Designing the first visuals for an AI-powered foundation matching app.

App Design
AI-powered
Freelance

Ringo AI brought me on as a freelance product designer to design the first visual prototype for mySkin; an application that uses proprietary AI to scan a user's skin tone and recommend the most accurate foundation match. From flow to hi-fi, I owned the entire design journey.

The Client

"We don't guess, we know skin"

Ringo AI are innovators who transform cameras into precision measurement tools, the global leader in mobile skin imaging and analysis. They're the first to enable smartphones to measure color and material properties without additional hardware, delivering accurate, consistent data on skin tones and condition across e-commerce and mobile platforms.

Business Goals of Ringo AI:

Transform the way cameras see the world to deliver better data, better AI, and better outcomes.

Empower consumers and commercial partners with high-value data, apps, SDKs, and AI services.

Enhance the ability of cameras and AI algorithms to serve people of color equitably.

Challenge

Around 50% of all makeup users struggle to find the right shade of the foundation for their skin!

Finding the perfect foundation shade for your skin can be a daunting task. With so many options available, it's easy to get overwhelmed and end up with a shade that doesn't match your skin tone or undertone. This is because every person's skin tone is unique and finding a foundation that matches perfectly can be a difficult task.

Nearly Nine in Ten Women Would Try a Hand Held Device Which Guarantees to Find Their Perfect Foundation Match

— Insight Hub, Ipsos.com

Objectives

What the product needed to achieve.

Caters to a diverse range of skin tones!

It should be inclusive and consider the unique needs of users with different ethnic backgrounds, ensuring that everyone can find their perfect match.
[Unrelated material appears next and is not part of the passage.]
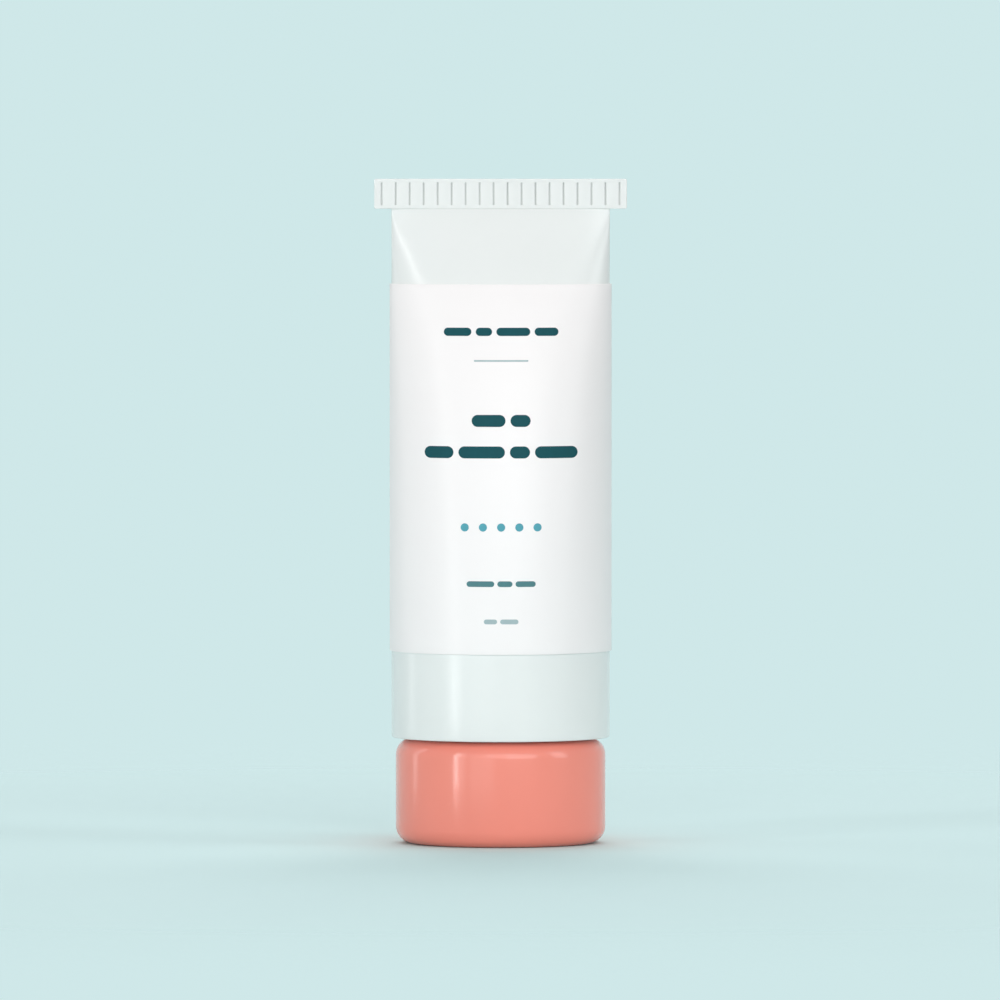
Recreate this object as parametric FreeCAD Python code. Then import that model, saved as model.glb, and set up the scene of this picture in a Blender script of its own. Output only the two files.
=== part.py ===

Intuitive and user-friendly interface!

Allow users to easily navigate the app, understand the instructions for the face scan, and receive their shade recommendations effortlessly.

Eliminate the guesswork and provide precise color matches!

Accurately analyze a user's skin tone using AI and recommend the most suitable foundation shades; no ambiguity, no close-enough.

Feedback mechanism to collect user opinions and experiences!

This can help in continuous improvement and refinement of the shade matching algorithms and overall user experience.

Understanding the Technology

How mySkin's AI works.

01

Measure skin reflectivity

The phone camera captures and measures light reflectivity properties of the user's skin in real time.

02

Measure foundation reflectivity

The same measurement is applied to a database of foundation shades across brands.

03

AI compares the two

mySkin's proprietary AI cross-references both datasets to find the closest match.

04

Present the best match

The foundation product with the best match is recommended with a buy link.

Onwards to design

Mapping the User Flow

I started by mapping the primary path a user takes to complete the core objective: getting a foundation recommendation. The flow needed to handle onboarding, scan instructions, the scan itself, and results presentation without unnecessary detours.

Building the Style Guide

I established a cohesive visual language, brand colors, greyscale, logo dimensions, then built a small design system referencing Google's Material Design guidelines for Android consistency.

Wireframing the Screens

With the flow and visual system locked, I moved to low-fidelity wireframes testing layout logic. Where does the camera preview live? How are instructions layered? What is the results screen hierarchy?

Hi-Fi Prototype

Introducing mySkin — enabling you to confidently buy the right foundation, online.

Splash Screen & Login / Signup

Design with Inclusivity in mind:

Every touchpoint involving skin representation: onboarding illustrations, scan overlays, recommendation cards was designed with a diverse range of tones.

Home & Registration Flow

Instructions — Version 1 & Version 2

Making the scan feel trustworthy:

I designed two versions of the instruction screens: one with text based instructions + photographs, one with visuals for instructions, iterating toward a version that set clear expectations on lighting, positioning, and timing before the camera opened. Transparency to reduce anxiety.

Scanning Progress — Version 1 & Version 2

Showing progress with visible data:

I created two scanning progress screen versions with micro-copy communicating live instructions to better guide the user for a successful scan.

Foundation Recommendation & Rating

Outcome & Reflections

From brief to hi-fi

I delivered: End-to-end hi-fi prototype covering the full primary journey, Android design system built on Material Design guidelines, Defined color palette, logo system, grid, and typography, Two iterated versions of scan instructions and progress screens, Foundation recommendation screen with rating & feedback loop.

Key Learnings 01

Understand the technology before designing for it

Designing a UI for an AI product means the technology is part of your UX. I had to understand what the AI was doing at each step before deciding how to communicate or elegantly hide it from the user.

Key Learnings 02

Iteration matters most at moments of highest friction

Scan instruction and progress screens were the most iterated parts because that's where users are most uncertain. Explaining the "why" always outperforms just showing the "how."

Key Learnings 03

Inclusivity has to be designed, not assumed

A product promising to work for all skin tones must visually represent all skin tones. I actively questioned every image and illustration for representation bias and it made the product better.